In the listing below, locate the lines that hold the string "body". Copy those lines.

> **SUPPLIED DATA**

----------

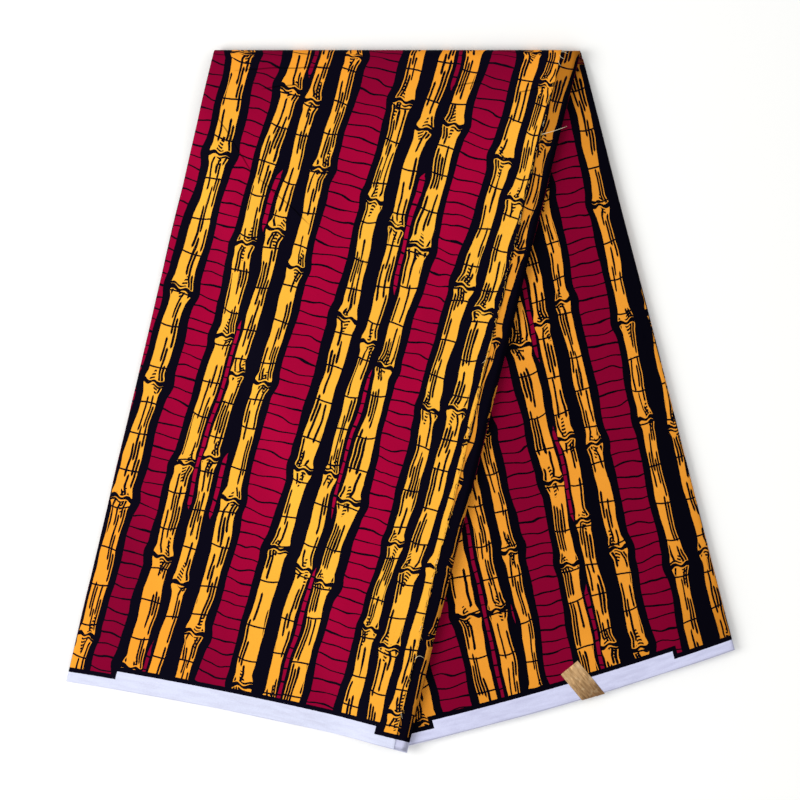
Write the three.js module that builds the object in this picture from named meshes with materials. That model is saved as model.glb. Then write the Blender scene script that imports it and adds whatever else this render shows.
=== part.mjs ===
// A length of wax-print cotton, folded zigzag into a strip of plies and then once across, lying flat.
// The strip is folded on a slant, so its two legs spread into a V, the front leg on top.
// Millimetres, +Z up. The origin is on the table, under the middle of the outline.
import * as THREE from 'three';

// The fold across the strip: its width along the fold, and how far its crest is from the outline's middle.
const foldWidth = 315;
const foldMiddleX = -2.1;
const foldCrestY = 303;

// Each leg's two side edges, from the fold's crest to the hem: length, and lean from straight down in
// degrees, + towards +X. hemBow is how far the hem's middle stands off the line between its ends.
const legs = {
  front: { leftLength: 559.4, leftLean: -13.23, rightLength: 623, rightLean: -13.95, hemBow: 3.5 },
  back: { leftLength: 621.8, leftLean: 15.28, rightLength: 533.7, rightLean: 14.36, hemBow: -4.3 },
};

// Thicknesses: the hidden plies of one leg, a ply that shows, and the gap between two pieces.
const layersThickness = 6.6;
const plyThickness = 1.2;
const gap = 0.3;

// The front leg lies on the back leg and falls to the table beyond the back leg's left edge.
const frontLift = layersThickness + plyThickness + 2 * gap;
const fallStart = 18;
const fallLength = 40;

// The fold's inside, and the room beneath the back leg's fold end where the top ply tucks under.
const foldInnerRadius = gap + plyThickness / 2;
const tuckHeight = 1.7;
const tuckLength = 12;
const tuckRamp = 10;
const tuckMargin = 2;
const foldOuterRadius = (frontLift + layersThickness - tuckHeight) / 2;
const foldInnerZ = frontLift - foldInnerRadius;
const foldOuterZ = tuckHeight + foldOuterRadius;
const foldCentreY = foldCrestY - foldOuterRadius - gap - plyThickness;

// The top ply's raw edge runs this far inside the folded edge beneath it, at the fold and at the hem.
const rawInset = { atFold: 16, atHem: 11.8 };

// How many steps each stretch has along the strip, and how many columns run across it.
const steps = { front: 22, fold: 8, tuck: 2, back: 13, across: 16 };

// The leaves of the hidden plies, from the inside of the fold outwards. side and hem say how far each
// leaf's edge stands out from the outline, sway how much that varies along it.
const leaves = [
  { side: 0.2, hem: 0.5, sway: 0.4 },
  { side: -0.7, hem: -0.6, sway: 0.5 },
  { side: 0.4, hem: 0.3, sway: 0.3 },
  { side: -0.4, hem: 0.8, sway: 0.5 },
  { side: 0.5, hem: -0.4, sway: 0.4 },
  { side: -0.8, hem: 0.2, sway: 0.5 },
  { side: 0.1, hem: -0.7, sway: 0.4 },
  { side: 0.4, hem: 0.6, sway: 0.2 },
];
const leafValley = 1.1;
const leafSwayLength = 170;

// The foil label: its size, where the middle of its top edge lies, and the way its long axis runs.
const label = {
  width: 19, length: 37, thickness: 0.5, bendRadius: 1.6, hemClearance: 2.1,
  topX: 146, topY: -230, angle: -50.5, stepsAcross: 5, stepsAlong: 28,
};

const deg = THREE.MathUtils.degToRad;
const lerp = THREE.MathUtils.lerp;

// A point on one side edge of a leg. down is 0 at the fold's crest and 1 at the hem.
function sidePoint(leg, side, down) {
  const lean = deg(leg[side + 'Lean']);
  const run = leg[side + 'Length'] * down;
  const startX = foldMiddleX + (side === 'left' ? -0.5 : 0.5) * foldWidth;
  return new THREE.Vector2(startX + Math.sin(lean) * run, foldCrestY - Math.cos(lean) * run);
}

// A leg's plan: across is 0 at its left edge and 1 at its right one. The bow of the hem fades upwards.
function legPlan(leg, across, down) {
  const left = sidePoint(leg, 'left', down);
  const point = left.lerp(sidePoint(leg, 'right', down), across);
  point.y += leg.hemBow * 4 * across * (1 - across) * down;
  return point;
}

// How far down the leg, at this column, its plan reaches the line where the fold's bend begins.
function foldShare(leg, across) {
  const hem = legPlan(leg, across, 1);
  return (foldCrestY - foldCentreY) / (foldCrestY - hem.y);
}

// The height of the front leg's underside: on the back leg, or falling to the table past its left edge.
function frontUnderside(point) {
  const top = sidePoint(legs.back, 'left', 0);
  const lean = deg(legs.back.leftLean);
  const inside = (point.x - top.x) * Math.cos(lean) + (point.y - top.y) * Math.sin(lean);
  return frontLift * THREE.MathUtils.smoothstep(inside, -fallStart - fallLength, -fallStart);
}

// The height of the back leg's underside: on the table, and raised where the top ply tucks beneath it.
function backUnderside(point) {
  const fromFold = foldCentreY - point.y;
  return tuckHeight * (1 - THREE.MathUtils.smoothstep(fromFold, tuckLength, tuckLength + tuckRamp));
}

// The hidden plies' inner and outer faces at one station along the strip.
function layerFaces(station, across) {
  if (station.stretch === 'fold') {
    const front = legPlan(legs.front, across, foldShare(legs.front, across));
    const back = legPlan(legs.back, across, foldShare(legs.back, across));
    const x = lerp(front.x, back.x, station.turn);
    const angle = Math.PI * (0.5 - station.turn);
    const facing = new THREE.Vector3(0, Math.cos(angle), Math.sin(angle));
    const inner = new THREE.Vector3(x, foldCentreY, foldInnerZ).addScaledVector(facing, foldInnerRadius);
    const outer = new THREE.Vector3(x, foldCentreY, foldOuterZ).addScaledVector(facing, foldOuterRadius);
    return { inner, outer, facing };
  }
  const leg = legs[station.stretch];
  const point = legPlan(leg, across, lerp(foldShare(leg, across), 1, station.down));
  if (station.stretch === 'front') {
    const under = frontUnderside(point);
    return {
      inner: new THREE.Vector3(point.x, point.y, under),
      outer: new THREE.Vector3(point.x, point.y, under + layersThickness),
      facing: new THREE.Vector3(0, 0, 1),
    };
  }
  return {
    inner: new THREE.Vector3(point.x, point.y, layersThickness),
    outer: new THREE.Vector3(point.x, point.y, backUnderside(point)),
    facing: new THREE.Vector3(0, 0, -1),
  };
}

// Stations along a leg, evenly between two shares of its length. down is 0 where the fold's bend
// begins and 1 at the hem.
function legStations(stretch, count, from, until) {
  return Array.from({ length: count }, (_, i) => ({ stretch, down: lerp(from, until, (i + 1) / count) }));
}

const backLength = (legs.back.leftLength + legs.back.rightLength) / 2;
const tuckShare = tuckLength / backLength;
const rampShare = (tuckLength + tuckRamp) / backLength;
const frontStations = legStations('front', steps.front, 0, 1).reverse();
const foldStations = Array.from({ length: steps.fold + 1 }, (_, i) => ({ stretch: 'fold', turn: i / steps.fold }));
const backStations = [
  ...legStations('back', 1, 0, tuckShare),
  ...legStations('back', 1, tuckShare, rampShare),
  ...legStations('back', steps.back, rampShare, 1),
];
const tuckStations = legStations('back', steps.tuck, 0, tuckShare - tuckMargin / backLength);

// Closes a sheet of points into one body. face(i, j, depth) gives a point of the sheet, depth 0 on its
// inner face and 1 on its outer one. rim lists rows round the edge, each with its depth and, as
// out(point, atHem), how far it stands out along the sheet.
function closedSheet(rows, columns, face, rim) {
  const edge = [];
  for (let j = 0; j < columns - 1; j++) edge.push([0, j]);
  for (let i = 0; i < rows - 1; i++) edge.push([i, columns - 1]);
  for (let j = columns - 1; j > 0; j--) edge.push([rows - 1, j]);
  for (let i = rows - 1; i > 0; i--) edge.push([i, 0]);

  const level = (from, to) => to.sub(from).setZ(0).normalize();
  const outward = (i, j, depth) => {
    const way = new THREE.Vector3();
    if (i === 0 || i === rows - 1) way.add(level(face(i ? i - 1 : 1, j, depth), face(i, j, depth)));
    if (j === 0 || j === columns - 1) way.add(level(face(i, j ? j - 1 : 1, depth), face(i, j, depth)));
    return way;
  };

  const points = [];
  const triangles = [];
  const grid = (depth) => {
    const first = points.length;
    for (let i = 0; i < rows; i++) {
      for (let j = 0; j < columns; j++) points.push(face(i, j, depth));
    }
    return (i, j) => first + i * columns + j;
  };
  const inner = grid(0);
  const outer = grid(1);
  for (let i = 0; i < rows - 1; i++) {
    for (let j = 0; j < columns - 1; j++) {
      triangles.push([outer(i, j), outer(i, j + 1), outer(i + 1, j + 1)]);
      triangles.push([outer(i, j), outer(i + 1, j + 1), outer(i + 1, j)]);
      triangles.push([inner(i, j), inner(i + 1, j + 1), inner(i, j + 1)]);
      triangles.push([inner(i, j), inner(i + 1, j), inner(i + 1, j + 1)]);
    }
  }

  const rings = [edge.map(([i, j]) => inner(i, j))];
  for (const row of rim) {
    rings.push(edge.map(([i, j]) => {
      const atHem = i === 0 || i === rows - 1;
      const point = face(i, j, row.depth);
      points.push(point.addScaledVector(outward(i, j, row.depth), row.out(point, atHem)));
      return points.length - 1;
    }));
  }
  rings.push(edge.map(([i, j]) => outer(i, j)));
  for (let k = 0; k < rings.length - 1; k++) {
    edge.forEach((_, a) => {
      const b = (a + 1) % edge.length;
      triangles.push([rings[k][a], rings[k][b], rings[k + 1][b]]);
      triangles.push([rings[k][a], rings[k + 1][b], rings[k + 1][a]]);
    });
  }

  const geometry = new THREE.BufferGeometry();
  geometry.setAttribute('position', new THREE.Float32BufferAttribute(points.flatMap((p) => p.toArray()), 3));
  geometry.setIndex(triangles.flat());
  geometry.computeVertexNormals();
  return geometry;
}

// The rims of the hidden plies: two rows on each rounded leaf, and one in the valley after it.
function leafRim() {
  const rim = [];
  leaves.forEach((leaf, k) => {
    const sway = (point) => leaf.sway * Math.sin((2 * Math.PI * (point.x + point.y)) / leafSwayLength + 2.4 * k);
    const out = (point, atHem) => (atHem ? leaf.hem : leaf.side) + sway(point);
    rim.push({ depth: (k + 0.25) / leaves.length, out });
    rim.push({ depth: (k + 0.75) / leaves.length, out });
    if (k < leaves.length - 1) {
      rim.push({ depth: (k + 1) / leaves.length, out: () => -leafValley });
    }
  });
  return rim;
}

// A ply's edge is rounded by one row at the middle of its wall.
const plyRim = [{ depth: 0.5, out: () => plyThickness / 3 }];

function foldedLayers() {
  const stations = [...frontStations, ...foldStations, ...backStations];
  return closedSheet(stations.length, steps.across + 1, (i, j, depth) => {
    const faces = layerFaces(stations[i], j / steps.across);
    return faces.inner.lerp(faces.outer, depth);
  }, leafRim());
}

// The layers' outer face where the top ply's column lies. The last column is the raw edge, which runs
// between the layers' last two columns, on the straight line that joins them.
function underTopPly(station, column) {
  const faces = layerFaces(station, column / steps.across);
  if (column === steps.across) {
    const down = station.stretch === 'front' ? station.down : 0;
    const inset = lerp(rawInset.atFold, rawInset.atHem, down) / (foldWidth / steps.across);
    faces.outer.lerp(layerFaces(station, (column - 1) / steps.across).outer, inset);
  }
  return faces;
}

// The top ply lies on the layers' outer face, moved out: over the front leg, round the fold and under it.
function topPly() {
  const stations = [...frontStations, ...foldStations, ...tuckStations];
  return closedSheet(stations.length, steps.across + 1, (i, j, depth) => {
    const faces = underTopPly(stations[i], j);
    return faces.outer.addScaledVector(faces.facing, gap + depth * plyThickness);
  }, plyRim);
}

// The ply that shows on the back leg lies on the layers' inner face, moved up.
function backPly() {
  return closedSheet(backStations.length, steps.across + 1, (i, j, depth) => {
    const faces = layerFaces(backStations[i], j / steps.across);
    return faces.inner.setZ(layersThickness + gap + (1 - depth) * plyThickness);
  }, plyRim);
}

// The label lies on the back ply and bends down over the hem. Its flat shape is split into a part
// along the hem and a part past it, and the part past the hem follows the bend.
function foilLabel() {
  const across = (label.topX - legPlan(legs.back, 0, 1).x)
    / (legPlan(legs.back, 1, 1).x - legPlan(legs.back, 0, 1).x);
  const hemPoint = legPlan(legs.back, across, 1);
  const along = legPlan(legs.back, across + 0.05, 1).sub(hemPoint).normalize();
  const past = new THREE.Vector2(along.y, -along.x);
  const bendAt = label.hemClearance - label.bendRadius;
  const longWay = new THREE.Vector2(Math.cos(deg(label.angle)), Math.sin(deg(label.angle)));
  const wideWay = new THREE.Vector2(longWay.y, -longWay.x);
  const quarter = (Math.PI / 2) * label.bendRadius;

  return closedSheet(label.stepsAlong + 1, label.stepsAcross + 1, (i, j, depth) => {
    const flat = new THREE.Vector2(label.topX, label.topY)
      .addScaledVector(longWay, (label.length * i) / label.stepsAlong)
      .addScaledVector(wideWay, label.width * (j / label.stepsAcross - 0.5))
      .sub(hemPoint);
    const overEdge = flat.dot(past) - bendAt;
    const turned = THREE.MathUtils.clamp(overEdge, 0, quarter);
    const angle = turned / label.bendRadius;
    const radius = label.bendRadius + depth * label.thickness;
    const out = bendAt + Math.min(overEdge, 0) + radius * Math.sin(angle);
    const drop = label.bendRadius - radius * Math.cos(angle) + Math.max(overEdge - quarter, 0);
    const plan = hemPoint.clone().addScaledVector(along, flat.dot(along)).addScaledVector(past, out);
    return new THREE.Vector3(plan.x, plan.y, frontLift - drop);
  }, []);
}

function mesh(name, geometry, color, roughness, metalness) {
  const piece = new THREE.Mesh(geometry, new THREE.MeshStandardMaterial({ color, roughness, metalness }));
  piece.name = name;
  return piece;
}

const cloth = new THREE.Group();
cloth.add(mesh('folded_layers', foldedLayers(), 0xd98a1e, 0.85, 0));
cloth.add(mesh('top_ply', topPly(), 0xa8003a, 0.8, 0));
cloth.add(mesh('back_ply', backPly(), 0x82002d, 0.8, 0));
cloth.add(mesh('foil_label', foilLabel(), 0xc9a468, 0.35, 0.8));

export default cloth;
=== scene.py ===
from functools import partial, reduce
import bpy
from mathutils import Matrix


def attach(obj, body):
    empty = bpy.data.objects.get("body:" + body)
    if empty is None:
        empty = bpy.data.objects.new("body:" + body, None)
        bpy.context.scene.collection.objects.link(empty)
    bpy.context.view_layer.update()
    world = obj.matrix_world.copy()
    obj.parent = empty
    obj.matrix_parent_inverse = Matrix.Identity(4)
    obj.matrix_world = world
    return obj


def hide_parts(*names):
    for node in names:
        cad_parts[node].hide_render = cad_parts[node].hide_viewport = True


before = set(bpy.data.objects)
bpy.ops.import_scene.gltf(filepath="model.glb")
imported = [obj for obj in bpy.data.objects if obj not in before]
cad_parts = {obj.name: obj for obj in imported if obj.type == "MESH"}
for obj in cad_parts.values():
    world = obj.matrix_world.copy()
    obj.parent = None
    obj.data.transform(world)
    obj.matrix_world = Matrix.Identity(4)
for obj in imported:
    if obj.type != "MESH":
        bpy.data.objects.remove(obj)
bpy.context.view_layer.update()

from types import SimpleNamespace
import bpy
import numpy as np

mm = 0.001  # every size below is in millimetres, and meshes are turned to metres when they are built

# Wax-print cotton, six yards long, folded zigzag into a strip of 18 plies and then once across.
# The strip lies flat in a V: the front leg is on top, the back leg shows at the right.


# Colours are sRGB hex values, turned linear here
def hexColour(text):
    srgb = np.array([int(text[k:k + 2], 16) for k in (1, 3, 5)]) / 255
    linear = np.where(srgb <= 0.04045, srgb / 12.92, ((srgb + 0.055) / 1.055) ** 2.4)
    return (*(float(v) for v in linear), 1.0)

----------

> **ANSWER TO THE TASK**
// Closes a sheet of points into one body. face(i, j, depth) gives a point of the sheet, depth 0 on its
def attach(obj, body):
    empty = bpy.data.objects.get("body:" + body)
        empty = bpy.data.objects.new("body:" + body, None)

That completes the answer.